In tutte le creature viventi il DNA è il sito di immagazzinamento dell’informazione genetica. È una macromolecola costituta da unità chiamate nucleotidi, composti, a loro volta, da basi azotate: adenina, citosina, guanina e timina (A, C, G e T).
In uno studio pubblicato sulla rivista Science, i ricercatori della Foundation for Applied Molecular Evolution e dell’azienda Firebird Biomolecular Science, guidati da Steven Benner, sono riusciti ad espandere il linguaggio genetico con altri quattro elementi sintetici, non naturali. Questa nuova forma di DNA sintetico, chiamato Hachimoji, da hachi-otto e moji-lettere, è in grado di immagazzinare e trascrivere informazioni ed in futuro, potrebbe risultare compatibile con la vita.
Le quattro nuove basi sintetiche, che sono state costruite modificando leggermente la struttura molecolare delle basi regolari, sono state chiamate S, B, P e Z.
Tuttavia, per non essere ridotto ad “un artefatto da laboratorio”, il nuovo DNA dovrà possedere caratteristiche precise e proprietà essenziali per supportare la vita. Già in passato i ricercatori erano riusciti ad ottenere un DNA sintetico potenziato, caratterizzato da due lettere in più.

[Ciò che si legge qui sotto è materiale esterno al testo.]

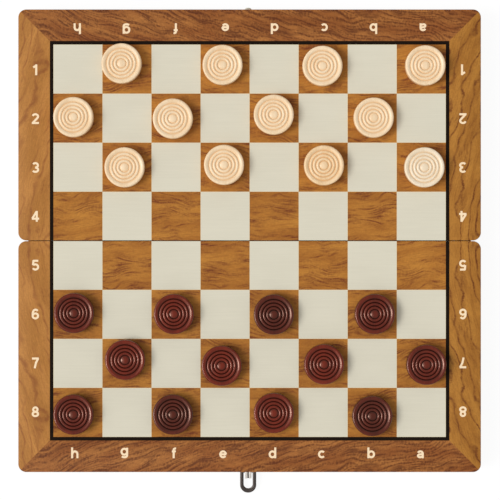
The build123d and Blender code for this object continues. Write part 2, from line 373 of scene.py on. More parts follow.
@dataclass(frozen=True)
class FiguredWood(Finish):
    """Golden wood with thin growth veins and clusters of dark, ragged streaks.

    Lengths are in millimetres. A cover is the share of the wood that a figure reaches,
    and a depth is how far the figure's colour takes over there.
    """

    figure: Figure
    light: Colour
    deep: Colour
    vein: Colour
    vein_spacing: float = 8.0
    vein_width: float = 0.9
    vein_cover: float = 0.5
    vein_depth: float = 0.8
    streak_length: float = 9.0
    streak_pitch: float = 1.5
    streak_cover: float = 0.5
    streak_depth: float = 0.8
    streak_fray: float = 0.4
    fibre_depth: float = 0.25
    pore_depth: float = 0.5
    gloss: Gloss = LACQUER

    def grain(self, sketch: ShaderSketch) -> tuple[Socket, Socket]:
        """Lays the grain out on the surface.

        Args:
            sketch: The material's sketch.

        Returns:
            The distance along the grain and across it, in millimetres.
        """
        maths, scaled = sketch.math, sketch.scaled
        x, y, z = sketch.place()
        out = maths("ABSOLUTE", y)
        if self.figure is Figure.SQUARES:
            return self.square_grain(sketch, x, y)
        if self.figure is Figure.SIDE_BAND:
            bend = maths("SQRT", scaled(maths("MULTIPLY", out, out), 1.0, 900.0))
            return out, maths("SUBTRACT", x, scaled(bend, 0.3))
        if self.figure is Figure.END_BAND:
            slope = maths("ADD", scaled(maths("MULTIPLY", x, x), -0.00035), scaled(x, 0.25))
            return x, maths("ADD", out, slope)
        if self.figure is Figure.ALONG_X:
            return x, maths("ADD", z, scaled(y, 0.35))
        return y, maths("ADD", z, scaled(x, 0.35))

    def square_grain(self, sketch: ShaderSketch, x: Socket, y: Socket) -> tuple[Socket, Socket]:
        """Cuts each square from its own place in the wood.

        The near half repeats the far half turned about the board's middle.

        Args:
            sketch: The material's sketch.
            x: Place along the fold in millimetres.
            y: Place across the fold in millimetres.

        Returns:
            The distance along the grain and across it, in millimetres.
        """
        maths, scaled = sketch.math, sketch.scaled
        turn = maths("SIGN", y)
        x, y = maths("MULTIPLY", x, turn), maths("MULTIPLY", y, turn)
        column, row = (maths("FLOOR", maths("DIVIDE", v, SIZES.square / MM)) for v in (x, y))
        lot = sketch.add("ShaderNodeTexWhiteNoise", {"Vector": sketch.vector(column, row, 3.0)})
        parts = sketch.add("ShaderNodeSeparateXYZ", {0: lot.outputs["Color"]}).outputs
        along = maths("ADD", x, scaled(parts[0], 900.0))
        across = maths("ADD", y, scaled(parts[1], 700.0))
        tilt = maths("MULTIPLY", x, scaled(parts[2], 0.36, -0.24))
        return along, maths("ADD", across, tilt)

    def veins(self, sketch: ShaderSketch, along: Socket, across: Socket, comb: Socket) -> Socket:
        """Returns the thin growth veins, broken where the wood has none.

        Args:
            sketch: The material's sketch.
            along: Distance along the grain.
            across: Distance across the grain.
            comb: Fine raggedness, between 0 and 1.

        Returns:
            1 on a vein and 0 away from it.
        """
        maths, scaled, step = sketch.math, sketch.scaled, sketch.smooth_step
        waver, cloud, force = (sketch.grained(along, across, s) for s in (WAVER, VEIN_CLOUD, FORCE))
        ring = maths("ADD", across, scaled(waver, 4.5 * self.vein_spacing))
        apart = maths("PINGPONG", ring, self.vein_spacing / 2)
        frayed = maths("ADD", apart, scaled(comb, 2.4, -1.2))
        line = maths("SUBTRACT", 1.0, step(frayed, 0.0, 2.2 * self.vein_width))
        low = 0.66 - 0.36 * self.vein_cover
        shown = maths("MULTIPLY", line, step(cloud, low, low + 0.16))
        return maths("MULTIPLY", shown, scaled(step(force, 0.3, 0.62), 0.65, 0.35))

    def streaks(self, sketch: ShaderSketch, along: Socket, across: Socket, comb: Socket) -> Socket:
        """Returns clusters of short dark streaks, combed across the grain.

        Args:
            sketch: The material's sketch.
            along: Distance along the grain.
            across: Distance across the grain.
            comb: Fine raggedness, between 0 and 1.

        Returns:
            1 on a streak and 0 away from it.
        """
        cloud, slant = (sketch.grained(along, across, s) for s in (STREAK_CLOUD, SLANT))
        low = 0.66 - 0.32 * self.streak_cover
        patch = sketch.smooth_step(cloud, low, low + 0.2)
        lean = sketch.math("ADD", across, sketch.scaled(slant, 22.0))
        strand = Strand(1 / self.streak_length, 1 / self.streak_pitch, seed=37.0, detail=3.0)
        thin = sketch.grained(along, lean, strand)
        fray = sketch.scaled(comb, self.streak_fray, -self.streak_fray / 2)
        streak = sketch.smooth_step(sketch.math("ADD", thin, fray), 0.4, 0.68)
        return sketch.math("MULTIPLY", patch, sketch.scaled(streak, 0.85, 0.15))

    def paint(self, sketch: ShaderSketch) -> Socket:
        """Colours the wood, and presses its fibres in.

        Args:
            sketch: The material's sketch.

        Returns:
            The colour.
        """
        maths, scaled = sketch.math, sketch.scaled
        along, across = self.grain(sketch)
        comb, broad, fibre, pore = (
            sketch.grained(along, across, strand) for strand in (COMB, BROAD, FIBRE, PORE)
        )
        vein = scaled(self.veins(sketch, along, across, comb), self.vein_depth)
        streak = scaled(self.streaks(sketch, along, across, comb), self.streak_depth)
        line = scaled(sketch.smooth_step(fibre, 0.48, 0.7), self.fibre_depth)
        dark = maths("MAXIMUM", maths("MAXIMUM", vein, streak), line)
        colour = sketch.mix(sketch.smooth_step(broad, 0.34, 0.66), self.deep, self.light)
        colour = sketch.mix(dark, colour, self.vein)
        flecks = scaled(pore, self.pore_depth, -self.pore_depth / 2)
        sketch.bump(fibre, 0.02 * MM)
        return sketch.shade(colour, maths("ADD", scaled(comb, -0.24, 1.12), flecks))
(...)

La nuova scoperta rivela che il nuovo codice sintetico a otto lettere è molto simile a quello del DNA naturale; il gruppo ha dimostrato che le nuove basi si riconoscono e si accoppiano in modo affidabile, come avviene normalmente. Inoltre, la struttura che si forma sembra stabile come la molecola naturale, indispensabile per la copia e replicazione del materiale genetico. Gli autori dello studio hanno confermato che il DNA a otto lettere è in grado di procedere con la trascrizione in RNA e potrà, inoltre, controllare la produzione di proteine.
Il DNA di Hachimoji, quindi, potrebbe avere molte applicazioni; i ricercatori mirano a creare sequenze di codici che possano svolgere funzioni specifiche, come, ad esempio, legarsi al DNA di cellule cancerose per funzionare come strumento di diagnosi, creare organismi ingegnerizzati che catturino e degradino sostanze inquinanti, o, ancora, creare sequenze genetiche per la produzione di proteine con un’azione farmacologica precisa.

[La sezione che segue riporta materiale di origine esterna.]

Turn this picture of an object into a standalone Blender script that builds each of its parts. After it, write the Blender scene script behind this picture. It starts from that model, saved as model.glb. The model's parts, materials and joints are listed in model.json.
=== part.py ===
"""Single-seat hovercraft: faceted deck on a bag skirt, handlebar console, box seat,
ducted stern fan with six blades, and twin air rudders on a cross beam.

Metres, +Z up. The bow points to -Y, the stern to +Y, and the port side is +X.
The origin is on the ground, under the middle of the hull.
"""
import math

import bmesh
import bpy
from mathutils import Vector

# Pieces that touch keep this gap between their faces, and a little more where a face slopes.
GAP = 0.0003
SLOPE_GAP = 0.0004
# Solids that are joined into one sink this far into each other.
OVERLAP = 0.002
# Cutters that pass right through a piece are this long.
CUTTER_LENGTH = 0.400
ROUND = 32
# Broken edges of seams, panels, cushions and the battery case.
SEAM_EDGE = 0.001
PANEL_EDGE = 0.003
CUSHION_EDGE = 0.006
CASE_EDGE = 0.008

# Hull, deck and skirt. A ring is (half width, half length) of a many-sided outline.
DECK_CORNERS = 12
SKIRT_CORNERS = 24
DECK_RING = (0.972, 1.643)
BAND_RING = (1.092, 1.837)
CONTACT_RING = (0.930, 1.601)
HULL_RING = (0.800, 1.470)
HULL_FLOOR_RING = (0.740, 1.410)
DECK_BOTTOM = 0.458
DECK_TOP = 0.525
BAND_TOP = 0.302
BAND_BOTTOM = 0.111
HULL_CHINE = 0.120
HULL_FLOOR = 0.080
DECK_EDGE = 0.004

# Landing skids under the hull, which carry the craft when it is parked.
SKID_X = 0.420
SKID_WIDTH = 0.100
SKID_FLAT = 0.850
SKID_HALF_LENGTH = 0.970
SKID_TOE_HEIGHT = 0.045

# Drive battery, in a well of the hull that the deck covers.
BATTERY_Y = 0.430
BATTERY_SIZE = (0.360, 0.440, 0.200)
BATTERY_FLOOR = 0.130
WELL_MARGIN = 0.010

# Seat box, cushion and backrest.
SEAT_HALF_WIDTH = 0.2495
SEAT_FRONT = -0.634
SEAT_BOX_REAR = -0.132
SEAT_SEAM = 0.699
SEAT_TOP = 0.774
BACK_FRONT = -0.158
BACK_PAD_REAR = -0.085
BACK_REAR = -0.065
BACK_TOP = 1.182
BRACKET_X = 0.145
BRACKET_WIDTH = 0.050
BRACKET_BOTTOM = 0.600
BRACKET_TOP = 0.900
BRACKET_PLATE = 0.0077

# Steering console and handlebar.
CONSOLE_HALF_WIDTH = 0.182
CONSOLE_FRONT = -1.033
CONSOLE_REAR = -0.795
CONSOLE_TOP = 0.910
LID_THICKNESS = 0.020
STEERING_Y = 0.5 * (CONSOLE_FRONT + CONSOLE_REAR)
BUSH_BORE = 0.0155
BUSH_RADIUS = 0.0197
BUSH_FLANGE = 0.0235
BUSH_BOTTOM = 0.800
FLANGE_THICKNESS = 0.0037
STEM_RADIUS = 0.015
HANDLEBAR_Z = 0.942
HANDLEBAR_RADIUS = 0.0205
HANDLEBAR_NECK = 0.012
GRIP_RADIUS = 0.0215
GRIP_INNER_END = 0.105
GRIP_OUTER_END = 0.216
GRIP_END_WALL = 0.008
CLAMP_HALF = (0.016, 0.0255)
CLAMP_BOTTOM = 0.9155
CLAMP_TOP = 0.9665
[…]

La scoperta ha sollevato anche domande sulla natura della vita in altre zone nell’universo dal momento che il DNA a quattro basi potrebbe non essere l’unica molecola in grado di supportare la vita. La vita potrebbe essersi evoluta lungo linee affini, ma differenti, a quelle seguite sulla terra. È proprio per questo che il lavoro sul DNA a 8 lettere ha stimolato l’interesse della NASA che ha voluto essere tra i suoi finanziatori.
Se le cose stanno così, è probabile che la vita su altri pianeti possa basarsi su una forma di DNA simile al DNA sintetico a otto lettere.
In ogni caso, uno degli autori della ricerca, Steven Benner ci ha tenuto a precisare che: “Sarebbe un errore dire che il DNA Hachimoji sia un esempio di vita aliena”. Al momento, infatti, questo DNA non è completamente autosufficiente ed ha bisogno di essere sostenuto continuamente.
Quel che è certo è che avere arricchito il codice genetico – pur se con un risultato ancora molto distante dal creare cellule o organismi sintetici autonomi, in grado di funzionare e replicarsi – ha sicuramente aperto la strada verso nuovi inesplorati orizzonti.